Now we heat our house using a Vogelzang VG5790 pellet stove. It puts out about the same amount of heat as our woodburning furnace, but it can run for a couple of days at a time when it's loaded with wood pellets. The pellet stove is located in our dining room, which I use for my office as well as the fancy eatin' parlor.
The distribution of heat in a house is an arcane art. Your average plumbing and heating dude's solution to every plumbing and heating problem is a massive outlay of money spent on an increasingly complex heating system. It never works, you're always too cold or too hot, and the repairman is in your basement enough to pay you rent.
Luckily for us, we're really poor and just want heat. We can't afford complexity. But we do need to get the heat from the pellet stove upstairs into the kids' bedrooms. Our house is over a hundred years old, fairly large, and insulated by a man with a cane and a dog. Our solution for the last five years has been to shiver and wait for Spring, which comes on July 4th in the morning, giving way to summer in the afternoon, and then around dinnertime the leaves start to turn.

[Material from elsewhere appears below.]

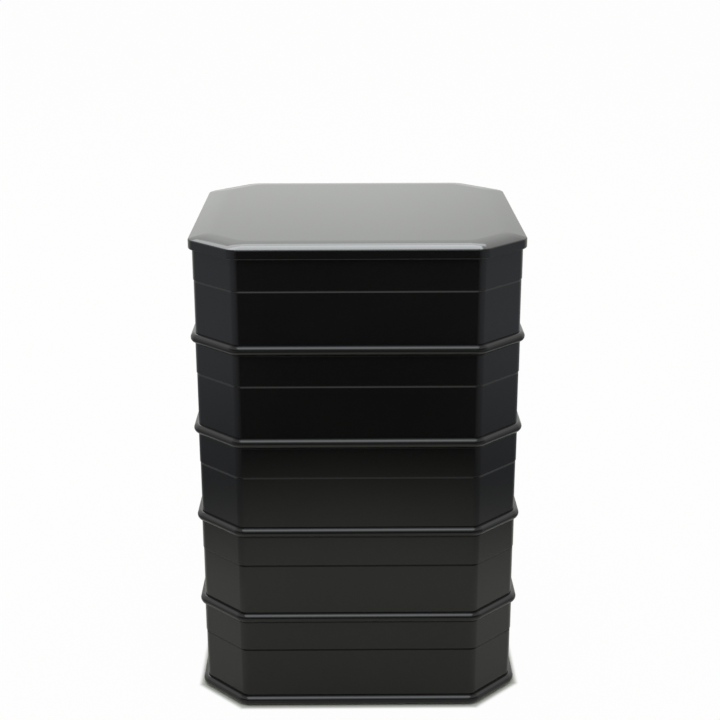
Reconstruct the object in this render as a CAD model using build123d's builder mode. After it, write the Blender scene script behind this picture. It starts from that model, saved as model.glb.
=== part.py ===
from build123d import *
from math import sqrt
import os

# A stack of five cut-corner lacquered boxes with one lid. Lengths are in millimetres.
# Z runs up from the table through the middle of the stack, and the front looks along -Y.
# Every inset is measured inward from the outline of the foot moulding.

# Outline of the stack, seen from above
box_width = 183.0  # flat to flat over the foot moulding
corner_cut = 25.0  # leg of a cut corner on the foot outline
wall_bend = 6.0  # outer bend of the wall where a cut corner meets a side

# Tiers
tier_count = 5
tier_height = 52.7  # base of one tier to the base of the next

# Foot moulding and bottom
foot_overhang = 2.8  # the moulding stands this far past the wall
nose_depth = 1.8  # swell of its rounded nose
panel_thickness = 3.0
panel_ledge = 1.5  # width of the ledge that carries the bottom panel

# Wall boards
wall_thickness = 3.2
lining_thickness = 1.8
glue_line = 0.1  # gap between two boards of one tier
rim_height = 17.2  # the raised rim board, above the line round each tier
rim_proud = 0.3  # it stands this far past the lower wall
rim_ease = 0.3  # eased outer edges of the rim board

# Lip that locates the tier or lid above
lip_height = 2.0  # the lining stands this far above the rim
lip_headroom = 0.8  # space left above the lip
lip_clearance = 0.4  # play round the lip
lip_ease = 0.5  # eased edges of the lip

# Lid
lid_setback = 0.4  # the lid edge lies this far inside the foot outline
lid_edge_height = 5.3  # upright edge, below the crown
lid_edge_ease = 0.8
crown_rise = 2.1
crown_width = 14.0  # the crown falls away over this width round the lid
skirt_width = 3.0  # edge of the board that hangs round the hidden frame

# Outlines of the crown from its edge to its flat: shares of its width, rise and corner bend
crown_width_shares = (0.0, 0.33, 0.67, 1.0)
crown_rise_shares = (0.0, 0.56, 0.89, 1.0)
crown_bend_shares = (1.0, 0.9, 0.85, 0.8)

# Levels and insets that follow
recess_depth = lip_height + lip_headroom
foot_height = recess_depth + panel_thickness
wall_height = tier_height - foot_height
wall_inner_inset = foot_overhang + wall_thickness
lining_outer_inset = wall_inner_inset + glue_line
lining_inner_inset = lining_outer_inset + lining_thickness
recess_inset = lining_outer_inset - lip_clearance
rabbet_inset = recess_inset - panel_ledge
lid_frame_inset = lid_setback + skirt_width + glue_line
lid_level = tier_count * tier_height


def bend(inset):
    """Corner bend at this inset, on the same centre as the bend of the wall."""
    return wall_bend + foot_overhang - inset


def corners(inset):
    """Corners of the cut-corner square at this inset, anticlockwise from the front."""
    side = box_width / 2 - inset
    flat = side - corner_cut + inset * (2 - sqrt(2))
    quarter = ((flat, -side), (side, -flat))
    turned = tuple((-y, x) for x, y in quarter)
    half_round = quarter + turned
    return half_round + tuple((-x, -y) for x, y in half_round)


def outline(level, inset, radius):
    """Flat cut-corner face at this level, with sharp corners where the radius is zero."""
    with BuildSketch(Plane.XY.offset(level)) as face:
        with BuildLine():
            FilletPolyline(*corners(inset), radius=radius, close=True)
        make_face()
    return face.sketch


def profile_plane(loop):
    """Upright plane across the start of a loop: x runs inward and y runs up."""
    along = loop % 0
    return Plane(origin=loop @ 0, x_dir=Vector(0, 0, 1).cross(along), z_dir=along)


def make_foot_rim(base):
    """Round-nosed base moulding, cut out for the lip below and the bottom panel."""
    foot_top = base + foot_height
    with BuildPart() as foot_rim:
        with BuildLine(Plane.XY.offset(base)) as loop:
            FilletPolyline(*corners(0), radius=bend(0), close=True)
        with BuildSketch(profile_plane(loop.wire())):
            with BuildLine():
                Polyline(
                    (nose_depth, 0),
                    (lining_inner_inset, 0),
                    (lining_inner_inset, foot_height),
                    (nose_depth, foot_height),
                )
                ThreePointArc(
                    (nose_depth, foot_height), (0, foot_height / 2), (nose_depth, 0)
                )
            make_face()
        sweep()
        extrude(outline(base, recess_inset, 0), amount=foot_height, mode=Mode.SUBTRACT)
        extrude(outline(foot_top, rabbet_inset, 0), amount=-panel_thickness, mode=Mode.SUBTRACT)
    return foot_rim


def make_bottom_panel(base):
    """Bottom board, let into the rabbet of the foot moulding."""
    with BuildPart() as bottom_panel:
        extrude(
            outline(base + recess_depth, rabbet_inset + glue_line, 0), amount=panel_thickness
        )
    return bottom_panel


def make_side_board(base):
    """Lower wall, bent round outside and mitred inside, standing on the foot moulding."""
    height = wall_height - rim_height
    level = base + foot_height
    with BuildPart() as side_board:
        extrude(outline(level, foot_overhang, bend(foot_overhang)), amount=height)
        extrude(outline(level, wall_inner_inset, 0), amount=height, mode=Mode.SUBTRACT)
    return side_board


def make_rim_board(base):
    """Raised rim board, a little proud of the lower wall, with eased outer edges."""
    level = base + tier_height - rim_height
    inset = foot_overhang - rim_proud
    with BuildPart() as rim_board:
        extrude(outline(level, inset, bend(inset)), amount=rim_height)
        edges = rim_board.edges().group_by(Axis.Z)
        chamfer(edges[0] + edges[-1], rim_ease)
        extrude(outline(level, wall_inner_inset, 0), amount=rim_height, mode=Mode.SUBTRACT)
    return rim_board


def make_inner_lining(base):
    """Inner board, which rises above the rim as the locating lip."""
    level = base + foot_height
    height = wall_height + lip_height
    with BuildPart() as inner_lining:
        extrude(outline(level, lining_outer_inset, 0), amount=height)
        extrude(outline(level, lining_inner_inset, 0), amount=height, mode=Mode.SUBTRACT)
        chamfer(inner_lining.edges().group_by(Axis.Z)[-1], lip_ease)
    return inner_lining


def make_lid_board():
    """Lid board with a crowned border and a turned-down edge round a shallow recess."""
    crown_level = lid_level + lid_edge_height
    with BuildPart() as lid_board:
        extrude(outline(lid_level, lid_setback, bend(lid_setback)), amount=lid_edge_height)
        chamfer(lid_board.edges().group_by(Axis.Z)[0], lid_edge_ease)
        loft(
            [
                outline(
                    crown_level + crown_rise * rise,
                    lid_setback + crown_width * width,
                    bend(lid_setback) * share,
                )
                for width, rise, share in zip(
                    crown_width_shares, crown_rise_shares, crown_bend_shares
                )
            ],
            ruled=True,
        )
        extrude(
            outline(lid_level, lid_setback + skirt_width, 0), amount=recess_depth, mode=Mode.SUBTRACT
        )
    return lid_board


def make_lid_frame():
    """Hidden frame under the lid board, which fits round the lip of the top tier."""
    with BuildPart() as lid_frame:
        extrude(outline(lid_level, lid_frame_inset, 0), amount=recess_depth)
        extrude(outline(lid_level, recess_inset, 0), amount=recess_depth, mode=Mode.SUBTRACT)
    return lid_frame


def save(piece, name):
    """Label a finished piece and write it."""
    piece.part.label = name
    export_step(piece.part, f"parts/{name}.step")


os.makedirs("parts", exist_ok=True)

for tier in range(tier_count):
    base = tier * tier_height
    save(make_foot_rim(base), f"tier_{tier + 1}_foot_rim")
    save(make_bottom_panel(base), f"tier_{tier + 1}_bottom_panel")
    save(make_side_board(base), f"tier_{tier + 1}_side_board")
    save(make_rim_board(base), f"tier_{tier + 1}_rim_board")
    save(make_inner_lining(base), f"tier_{tier + 1}_inner_lining")

save(make_lid_board(), "lid_board")
save(make_lid_frame(), "lid_frame")
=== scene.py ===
import bmesh
import bpy
from math import cos, pi, radians, sin, sqrt, tan
from mathutils import Matrix, Vector


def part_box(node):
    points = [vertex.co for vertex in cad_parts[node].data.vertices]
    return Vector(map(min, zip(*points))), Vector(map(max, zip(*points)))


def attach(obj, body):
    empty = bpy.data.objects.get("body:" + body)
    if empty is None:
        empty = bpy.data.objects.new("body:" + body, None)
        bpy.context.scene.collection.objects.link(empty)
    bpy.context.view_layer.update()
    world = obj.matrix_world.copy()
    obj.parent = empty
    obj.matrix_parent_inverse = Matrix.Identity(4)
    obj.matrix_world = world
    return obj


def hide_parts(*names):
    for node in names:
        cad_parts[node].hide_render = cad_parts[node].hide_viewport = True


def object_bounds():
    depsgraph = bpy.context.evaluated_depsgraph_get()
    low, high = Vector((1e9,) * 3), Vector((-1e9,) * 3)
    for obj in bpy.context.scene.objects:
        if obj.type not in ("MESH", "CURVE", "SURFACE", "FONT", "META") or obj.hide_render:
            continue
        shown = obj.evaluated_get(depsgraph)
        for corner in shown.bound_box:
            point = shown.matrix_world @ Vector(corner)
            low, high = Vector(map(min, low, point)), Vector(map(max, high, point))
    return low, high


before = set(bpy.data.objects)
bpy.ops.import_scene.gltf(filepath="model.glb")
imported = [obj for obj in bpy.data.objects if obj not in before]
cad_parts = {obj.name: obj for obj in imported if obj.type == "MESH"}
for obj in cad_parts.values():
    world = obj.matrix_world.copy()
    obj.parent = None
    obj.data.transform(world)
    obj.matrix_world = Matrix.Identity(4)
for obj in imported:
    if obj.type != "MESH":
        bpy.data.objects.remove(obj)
cadLow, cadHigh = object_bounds()
print("packed model loaded:", len(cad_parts), "nodes")

mm = 0.001  # lengths are in metres
hair = 0.002 * mm  # places nearer than this are the same place
halfTurn = pi / 8  # half the turn at each of the eight corners
wallSlope = 0.9  # a face whose normal climbs less than this is part of a wall
smoothBelow = radians(32)
tierCount = 5
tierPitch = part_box("tier_2_foot_rim")[0].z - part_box("tier_1_foot_rim")[0].z

# The stack from above. Every inset is measured inward from the foot outline.
outline = {
    "halfWidth": cadHigh.x,
    "cornerCut": 25.0 * mm,  # leg of a cut corner
    "footBend": 8.8 * mm,  # bend where a cut corner meets a side
    "bendSteps": 10,
}


# Selecting and rounding

def makeActive(piece):
    bpy.ops.object.select_all(action="DESELECT")
    piece.select_set(True)
    bpy.context.view_layer.objects.active = piece


def pick(piece, kind, wanted):
    # kind is EDGE or FACE
    bpy.ops.mesh.select_mode(type=kind)
    bpy.ops.mesh.select_all(action="DESELECT")
    mesh = bmesh.from_edit_mesh(piece.data)
    for part in mesh.edges if kind == "EDGE" else mesh.faces:
        if wanted(part):
            part.select_set(True)
    bmesh.update_edit_mesh(piece.data)


def rising(edge):
    return abs(edge.verts[0].co.z - edge.verts[1].co.z) > hair


def level(*heights):
    # edges or faces that lie flat at one of these heights
    return lambda part: any(
        all(abs(corner.co.z - height) < hair for corner in part.verts) for height in heights)


def arris(height):
    # edges at this height where a flat end meets a wall
    return lambda edge: level(height)(edge) and any(
        abs(face.normal.z) < wallSlope for face in edge.link_faces)


def rounded(size, steps):
    bpy.ops.mesh.bevel(
        offset=size, segments=steps, profile=0.5, affect="EDGES", clamp_overlap=False)


# Boards with cut and bent corners

def cutCornerBlock(name, node):
    low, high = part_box(node)
    inset = outline["halfWidth"] - high.x
    bpy.ops.mesh.primitive_cube_add(size=1, location=(low + high) / 2, scale=high - low)
    block = bpy.context.object
    block.name = block.data.name = name
    makeActive(block)
    bpy.ops.object.transform_apply(location=True, rotation=True, scale=True)
    bpy.ops.object.mode_set(mode="EDIT")
    pick(block, "EDGE", rising)
    bpy.ops.mesh.bevel(
        offset=outline["cornerCut"] - inset * (2 - sqrt(2)), segments=1, affect="EDGES")
    return block, low.z, high.z


def bendCorners(block):
    # rounds every edge that climbs, which are the ones that run up the eight corners
    pick(block, "EDGE", rising)
    corners = bmesh.from_edit_mesh(block.data).verts
    inset = outline["halfWidth"] - max(corner.co.x for corner in corners)
    rounded((outline["footBend"] - inset) * tan(halfTurn), outline["bendSteps"])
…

The kids rooms have electric heat in them. During the months of December, January, and February we used to turn it on and abandon any hope of heating the hallway outside their doors. We also abandoned any hope of solvency. Five years ago, when the electric heat was all there was in the house, I once got an electric bill for $900 for one month, and we slept with our clothes on. I live less than a mile from a hydroelectric plant, about five miles from a copse of wind turbines, and down the street from a paper mill that produces "black liquor" for power generation. That's a form of biomass fuel made from the lignin left over from papermaking. All that eco-friendly power generation gets you an electric bill with more zeros on it than a Carnival cruise.
So my mission this year is to distribute enough of the heat from the room with the pellet stove to the kids rooms so that the electric heat doesn't need to be turned on any more. That pile of Tin Man entrails represents my plan to do so. Will it blend? Only my hairdresser knows for sure. That's because she sleeps with me in my (unheated) bedroom.